The COVID-19 pandemic has forced individuals, businesses and organisations to adapt at a pace no one would have ever imagined possible. EU competition law is no exception. In response to calls for the relaxation of competition law to help businesses cooperate to deal with the outbreak, the European Commission revived the concept of comfort letters confirming compliance with competition law rules to provide enhanced specific guidance to the health sector.

Could this be a permanent shift in the Commission’s approach?

The self-assessment framework

The Commission had a toolkit in place to address situations that give rise to genuine uncertainty as to compliance with the provisions of Article 101 TFEU which agreements restricting competition, subject to specific exemptions. As a rule, since the entry into force of Regulation 1/2003 in May 2004,[1] undertakings can no longer notify agreements to the European Commission to seek an official individual exemption and confirmation that the exemptions criteria laid out in Article 101(3) TFEU are met. Undertakings have full responsibility to conduct their own self-assessment and whether efficiencies and consumer benefits outweigh any restriction on competition. The Commission had however published a Notice regarding information guidance for cases giving rise to a real uncertainty in case of novel or unresolved questions,[2] though it seems that no such guidance letters were issued.[3] With its Article 10, Regulation 1/2003 also introduced a further type of procedure: the power, on the Commission’s own initiative, to adopt decisions finding that an agreement or practice does not infringe Article 101 or 102 TFEU, should the EU public interest so require.

To say the least, the COVID-19 outbreak brought its fair share of challenges and uncertainties: the shortage of supply of essential products and race to find and produce vaccines have been topical issues over the past year, and cooperation has been a central element of the response. This cooperation has given rise, as a consequence, to questions relating to compliance with the principles laid out in Article 101 TFEU.

The return of individual exemptions in times of crisis?

Interestingly, confronted with this urgent need for cooperation, the Commission did not choose to issue informal guidance or adopt an Article 10 decision – possibly because the questions of competition law themselves were not new or uncertain, but rather because the actual challenges were.

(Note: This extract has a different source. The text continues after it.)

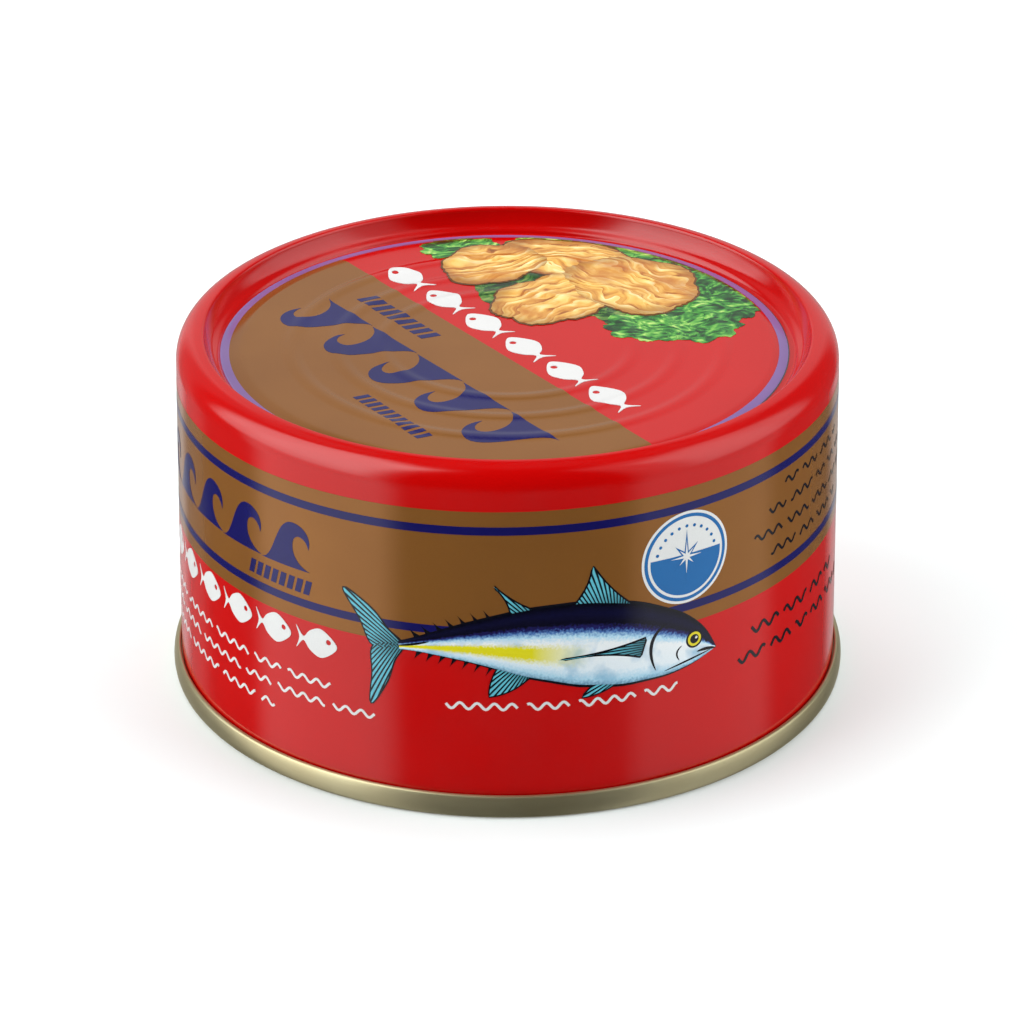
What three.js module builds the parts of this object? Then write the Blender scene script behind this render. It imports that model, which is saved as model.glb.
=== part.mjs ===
// A shut two-piece tin of tuna, millimetres, +Z up, origin on the table under the middle of the base.
// The printed drawn body carries the shoulder, the rim and the recessed rippled panel on top.
// The gold lacquered end is double-seamed on at the bottom and rests on the table.
import * as THREE from "three";

// Whole can
const HEIGHT = 46.62;
const SEGMENTS = 64;

// Printed body: the wall leans in slightly from the seam to the shoulder
const WALL_RADIUS_LOW = 42.63;
const WALL_RADIUS_HIGH = 42.0;
const SHOULDER_RADIUS = 3.37;
const SHOULDER_STEPS = 9;
const CREST_FILLET = 0.45;
const CREST_STEPS = 4;

// Inside of the rim, from the crest down to the narrow groove at the foot of the panel's slope
const INNER_WALL_TOP_RADIUS = 38.35;
const INNER_WALL_FOOT_RADIUS = 37.45;
const INNER_WALL_FOOT_Z = 44.6;
const LEDGE_INNER_RADIUS = 36.7;
const LEDGE_INNER_Z = 44.1;
const LAND_OUTER_RADIUS = 36.45;
const LAND_INNER_RADIUS = 36.15;
const LAND_Z = 43.66;

// Raised panel with gentle round ripples
const PANEL_RADIUS = 33.5;
const PANEL_Z = 44.12;
const RIPPLE_RADII = [27.3, 21.6, 16.0];
const RIPPLE_HALF_WIDTH = 1.5;
const RIPPLE_HEIGHT = 0.16;
const RIPPLE_STEPS = 6;

// Double seam at the base: its outer face is cambered and widest below its middle
const SEAM_RADIUS = 43.65;
const SEAM_WIDEST_Z = 1.25;
const SEAM_CAMBER = 0.14;
const SEAM_FACE_FOOT_Z = 0.5;
const SEAM_FACE_HEAD_Z = 2.72;
const SEAM_FACE_STEPS = 8;
const SEAM_HEIGHT = 2.98;
const SEAM_LIP_RADIUS = 42.92;
const SEAM_GROOVE_RADIUS = 42.9;
const SEAM_GROOVE_Z = 2.2;
const REST_INNER_RADIUS = 41.95;

// Recessed underside: chuck wall, countersink, panel and two expansion beads
const CHUCK_FOOT_RADIUS = 41.6;
const CHUCK_HEAD_RADIUS = 41.3;
const COUNTERSINK_OUTER_RADIUS = 40.9;
const COUNTERSINK_INNER_RADIUS = 40.2;
const COUNTERSINK_DEPTH = 3.85;
const UNDER_PANEL_RADIUS = 39.4;
const UNDER_PANEL_DEPTH = 3.15;
const BEAD_RADII = [33.0, 24.5];
const BEAD_HALF_WIDTH = 1.6;
const BEAD_HEIGHT = 0.45;
const BEAD_STEPS = 6;
const END_TOP_Z = 4.45;
const CHUCK_OUTER_RADIUS = 41.85;

// Clearance between the two pieces
const GAP = 0.3;

const PRINT_COLOUR = 0xb01010;
const LACQUER_COLOUR = 0xb3a67a;

// Points on an arc round (r, z), from one angle to another in degrees, both ends included.
function arc(r, z, radius, from, to, steps) {
  const points = [];
  for (let i = 0; i <= steps; i++) {
    const a = THREE.MathUtils.degToRad(from + ((to - from) * i) / steps);
    points.push([r + radius * Math.cos(a), z + radius * Math.sin(a)]);
  }
  return points;
}

// A smooth round swell on a flat panel, walked from its outer foot to its inner foot.
function swell(middle, halfWidth, z, height, steps) {
  const points = [];
  for (let i = 0; i <= steps; i++) {
    const t = (2 * i) / steps - 1;
    const lift = (height * (1 + Math.cos(Math.PI * t))) / 2;
    points.push([middle - t * halfWidth, z + lift]);
  }
  return points;
}

// A solid of revolution about +Z from [radius, height] points.
function turned(name, points, colour) {
  const profile = points.map(([r, z]) => new THREE.Vector2(r, z));
  const geometry = new THREE.LatheGeometry(profile, SEGMENTS);
  geometry.rotateX(Math.PI / 2);
  const material = new THREE.MeshStandardMaterial({ color: colour });
  const mesh = new THREE.Mesh(geometry, material);
  mesh.name = name;
  return mesh;
}

// Body wall radius at a height.
function wallRadius(z) {
  const top = HEIGHT - SHOULDER_RADIUS;
  return WALL_RADIUS_LOW + ((WALL_RADIUS_HIGH - WALL_RADIUS_LOW) * z) / top;
}

// Radius of the seam's cambered outer face at a height.
function seamFaceRadius(z) {
  return SEAM_RADIUS - SEAM_CAMBER * (z - SEAM_WIDEST_Z) ** 2;
}

// Arc that leads from the seam's face, at a height on it, to its level edge at another height.
function seamRounding(z, edgeZ, steps) {
  const lean = Math.atan(2 * SEAM_CAMBER * (z - SEAM_WIDEST_Z));
  const radius = Math.abs(edgeZ - z) / (1 - Math.abs(Math.sin(lean)));
  const side = Math.sign(edgeZ - z);
  const middleR = seamFaceRadius(z) - radius * Math.cos(lean);
  return arc(middleR, edgeZ - side * radius, radius, THREE.MathUtils.radToDeg(lean), 90 * side, steps);
}

// Drawn body, solid because it is shut: its foot stands in the groove of the seam.
function canBody() {
  const foot = SEAM_GROOVE_Z + GAP;
  const roof = END_TOP_Z + GAP;
  const shoulderZ = HEIGHT - SHOULDER_RADIUS;
  const shoulderR = WALL_RADIUS_HIGH - SHOULDER_RADIUS;
  const crestR = INNER_WALL_TOP_RADIUS + CREST_FILLET;
  const underside = [
    [0, roof],
    [CHUCK_OUTER_RADIUS + GAP, roof],
    [CHUCK_OUTER_RADIUS + GAP, foot],
    [wallRadius(foot), foot],
  ];
  const shoulder = arc(shoulderR, shoulderZ, SHOULDER_RADIUS, 0, 88, SHOULDER_STEPS);
  const crest = arc(crestR, HEIGHT - CREST_FILLET, CREST_FILLET, 90, 180, CREST_STEPS);
  const rimInside = [
    [INNER_WALL_FOOT_RADIUS, INNER_WALL_FOOT_Z],
    [LEDGE_INNER_RADIUS, LEDGE_INNER_Z],
    [LAND_OUTER_RADIUS, LAND_Z],
    [LAND_INNER_RADIUS, LAND_Z],
    [PANEL_RADIUS, PANEL_Z],
  ];
  const ripples = RIPPLE_RADII.flatMap((r) =>
    swell(r, RIPPLE_HALF_WIDTH, PANEL_Z, RIPPLE_HEIGHT, RIPPLE_STEPS),
  );
  const profile = [...underside, ...shoulder, ...crest, ...rimInside, ...ripples, [0, PANEL_Z]];
  return turned("can_body", profile, PRINT_COLOUR);
}

// Lacquered bottom end: seam ring with a flat resting face, recessed panel inside it.
function seamedEnd() {
  const beads = [...BEAD_RADII]
    .reverse()
    .flatMap((r) =>
      swell(r, BEAD_HALF_WIDTH, UNDER_PANEL_DEPTH, -BEAD_HEIGHT, BEAD_STEPS).reverse(),
    );
  const underside = [
    [0, UNDER_PANEL_DEPTH],
    ...beads,
    [UNDER_PANEL_RADIUS, UNDER_PANEL_DEPTH],
    [COUNTERSINK_INNER_RADIUS, COUNTERSINK_DEPTH],
    [COUNTERSINK_OUTER_RADIUS, COUNTERSINK_DEPTH],
    [CHUCK_HEAD_RADIUS, COUNTERSINK_DEPTH - 0.45],
    [CHUCK_FOOT_RADIUS, 0.35],
    [REST_INNER_RADIUS, 0],
  ];
  const outerFoot = seamRounding(SEAM_FACE_FOOT_Z, 0, 4).reverse();
  const outerHead = seamRounding(SEAM_FACE_HEAD_Z, SEAM_HEIGHT, 4);
  const outerFace = [];
  for (let i = 1; i < SEAM_FACE_STEPS; i++) {
    const z = SEAM_FACE_FOOT_Z + ((SEAM_FACE_HEAD_Z - SEAM_FACE_FOOT_Z) * i) / SEAM_FACE_STEPS;
    outerFace.push([seamFaceRadius(z), z]);
  }
  const groove = [
    [SEAM_LIP_RADIUS, SEAM_HEIGHT - 0.05],
    [SEAM_GROOVE_RADIUS, SEAM_HEIGHT - 0.2],
    [SEAM_GROOVE_RADIUS, SEAM_GROOVE_Z],
    [CHUCK_OUTER_RADIUS, SEAM_GROOVE_Z],
    [CHUCK_OUTER_RADIUS, END_TOP_Z],
    [0, END_TOP_Z],
  ];
  const profile = [...underside, ...outerFoot, ...outerFace, ...outerHead, ...groove];
  return turned("seamed_end", profile, LACQUER_COLOUR);
}

const can = new THREE.Group();
can.name = "tuna_can";
can.add(canBody());
can.add(seamedEnd());

export default can;
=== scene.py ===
"""A shut printed tin of tuna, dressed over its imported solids, in metres with +Z up.

Sizes in the classes are millimetres. Prints are thin closed sheets of ink that are laid out flat
and then laid on the wall or on the top panel.
"""

import logging
import math
from collections.abc import Callable
from dataclasses import dataclass, field, replace
from enum import Enum

import bmesh
import bpy
import numpy as np
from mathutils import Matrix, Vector
from mathutils.geometry import delaunay_2d_cdt


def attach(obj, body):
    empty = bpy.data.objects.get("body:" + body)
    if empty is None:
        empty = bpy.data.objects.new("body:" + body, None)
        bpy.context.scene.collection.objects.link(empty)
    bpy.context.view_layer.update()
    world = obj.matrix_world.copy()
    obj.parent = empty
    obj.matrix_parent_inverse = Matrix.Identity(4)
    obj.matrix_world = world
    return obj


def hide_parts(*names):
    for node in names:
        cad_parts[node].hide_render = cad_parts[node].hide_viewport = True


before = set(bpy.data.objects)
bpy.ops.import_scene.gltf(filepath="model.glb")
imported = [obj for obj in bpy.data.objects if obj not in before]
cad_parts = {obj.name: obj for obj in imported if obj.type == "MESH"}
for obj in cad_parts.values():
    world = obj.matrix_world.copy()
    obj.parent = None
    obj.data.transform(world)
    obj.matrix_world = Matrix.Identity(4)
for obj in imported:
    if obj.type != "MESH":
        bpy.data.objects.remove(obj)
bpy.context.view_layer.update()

MM = 0.001
PICTURE = "picture_place"
LOG = logging.getLogger("tuna_can")

# Depth of a print sheet's lower face under the metal, and the angle from which edges stay sharp
SINK = 0.02
SHARP_ANGLE = 40.0

Socket = bpy.types.NodeSocket
Material = bpy.types.Material
Piece = bpy.types.Object
Pair = tuple[float, float]
Triple = tuple[float, float, float]
Colour = Triple


# Colour and node helpers


def linear(colour: Colour) -> tuple[float, float, float, float]:
    """Turn a screen colour into the linear one that a shader takes.

    Args:
        colour: Red, green and blue from 0 to 255.

    Returns:
        Linear red, green, blue and an alpha of 1.
    """
    parts = []
    for value in colour:
        c = value / 255.0
        parts.append(c / 12.92 if c <= 0.04045 else ((c + 0.055) / 1.055) ** 2.4)
    return (parts[0], parts[1], parts[2], 1.0)


class NodeSheet:
    """A node tree under construction, with short calls for adding and joining nodes."""

    def __init__(self, tree: bpy.types.NodeTree) -> None:
        """Keep the tree that the calls add to."""
        self.tree = tree

    def add(self, kind: str, **settings: object) -> bpy.types.Node:
        """Add a node and set its own properties.

        Args:
            kind: The node's type name.
            settings: Properties of the node itself.

        Returns:
            The new node.
        """
        node = self.tree.nodes.new(kind)
        for name, value in settings.items():
            setattr(node, name, value)
        return node

    def feed(self, node: bpy.types.Node, name: str, value: object) -> None:
        """Link an output to a named input, or set the input's value.

        Args:
            node: The node that takes the value.
            name: The input's name.
            value: An output socket, or a plain value.
        """
        socket = node.inputs[name]
        if isinstance(value, Socket):
            self.tree.links.new(value, socket)
        else:
            socket.default_value = value

    def math(self, operation: str, *values: object) -> Socket:
        """Add a Math node.

        Args:
            operation: Its operation.
            values: One to three sockets or numbers.

        Returns:
            The result's socket.
        """
        node = self.add("ShaderNodeMath", operation=operation)
        for index, value in enumerate(values):
            if isinstance(value, Socket):
                self.tree.links.new(value, node.inputs[index])
            else:
                node.inputs[index].default_value = value
        return node.outputs[0]

    def times(self, first: object, second: object) -> Socket:
        """Multiply two sockets or numbers."""
        return self.math("MULTIPLY", first, second)

    def plus(self, first: object, second: object) -> Socket:
        """Add two sockets or numbers."""
        return self.math("ADD", first, second)

    def bump(self, strength: float, distance: float, height: Socket) -> Socket:
        """Add a bump and return its normal.

        Args:
            strength: Its strength.
            distance: Height of its relief in metres.
            height: The relief from 0 to 1.

        Returns:
            The bent normal's socket.
        """
        node = self.add("ShaderNodeBump")
        self.feed(node, "Strength", strength)
        self.feed(node, "Distance", distance)
        self.feed(node, "Height", height)
        return node.outputs["Normal"]

    def parts(self, vector: Socket) -> list[Socket]:
        """Split a vector into its three values.

        Args:
            vector: The vector's socket.

        Returns:
            Sockets of its values.
        """
        node = self.add("ShaderNodeSeparateXYZ")
        self.feed(node, "Vector", vector)
        return [node.outputs[k] for k in "XYZ"]

    def vector(self, x: object = 0.0, y: object = 0.0, z: object = 0.0) -> Socket:
        """Join three sockets or numbers into a vector.

        Args:
            x: First value.
            y: Second value.
            z: Third value.

        Returns:
            The vector's socket.
        """
        node = self.add("ShaderNodeCombineXYZ")
        for name, value in zip("XYZ", (x, y, z)):
            self.feed(node, name, value)
        return node.outputs["Vector"]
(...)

Instead, the Commission published a Temporary Framework Communication[4] setting out the main criteria that the Commission would follow when assessing cooperation projects aimed at addressing a shortage of supply of essential products and services during the coronavirus outbreak, but also (re)introduced the possibility of providing companies with written comfort on specific cooperation projects falling within the scope of the Temporary Framework. So far, the Commission has issued two ad hoc comfort letters.

The first comfort letter was issued at the same time as the Temporary Framework Communication and addressed to “Medicines for Europe” in relation to an agreement designed to facilitate cooperation in increasing the supply and improving the distribution of medicines. The Commission indicated that the contemplated cooperation did not raise concerns under Article 101, in circumstances where the Commission itself requested the cooperation and would have a steering role in the process.

The Commission issued a second further comfort letter on 26 March 2021, relating to the organisation of an online professional ‘Matchmaking event’ forum designed to address bottlenecks in current production of COVID-19 vaccines and accelerate the use of additional available capacities across Europe by facilitating exchanges between participants, including direct competitors. The comfort sought by the organisers related to both the organisation of the event itself (as facilitator) and the contacts and exchanges that would take place between participants during that event, given these would not been controlled or monitored.

In both letters, the Commission stated that the cooperation was necessary and could be implemented using certain safeguards, while making clear however that such cooperation should not cover any price-related discussion or be used as a ‘cover’ to increase prices. As a rule, the exchange of confidential business information should be limited to what was indispensable, and participating companies should keep a complete audit trail of the discussions and agreements entered into.

The forms of cooperation differed: the “Medicines for Europe” project was implemented under the steer of the Commission, whilst the recent ‘Matchmaking Event’ was specifically designed to allow discussions to take place between competitors in the strictest confidentiality. The comfort letter for the latter went further, listing those topics that should not be discussed regarding competing products. This letter also explicitly flags that, to the extent competitors consider necessary to exchange confidential business information relating to competing products in order to find solutions for scaling up production or supply, they should contact the Commission for specific guidance ahead of any exchange.

Further needs for guidance or non-infringement decisions?

The Commission Temporary Framework was designed as a reaction to an unprecedented situation, but it shows how swiftly the Commission is able to adapt in the context of the EU’s public interest and could extend this out further. Addressing the current health crisis is obviously of the utmost priority, but could the Commission’s response shape future thinking on competition law and other aspects of the EU public interest, for instance in the topical context of the European Green Deal and sustainability goals? It will be interesting to see.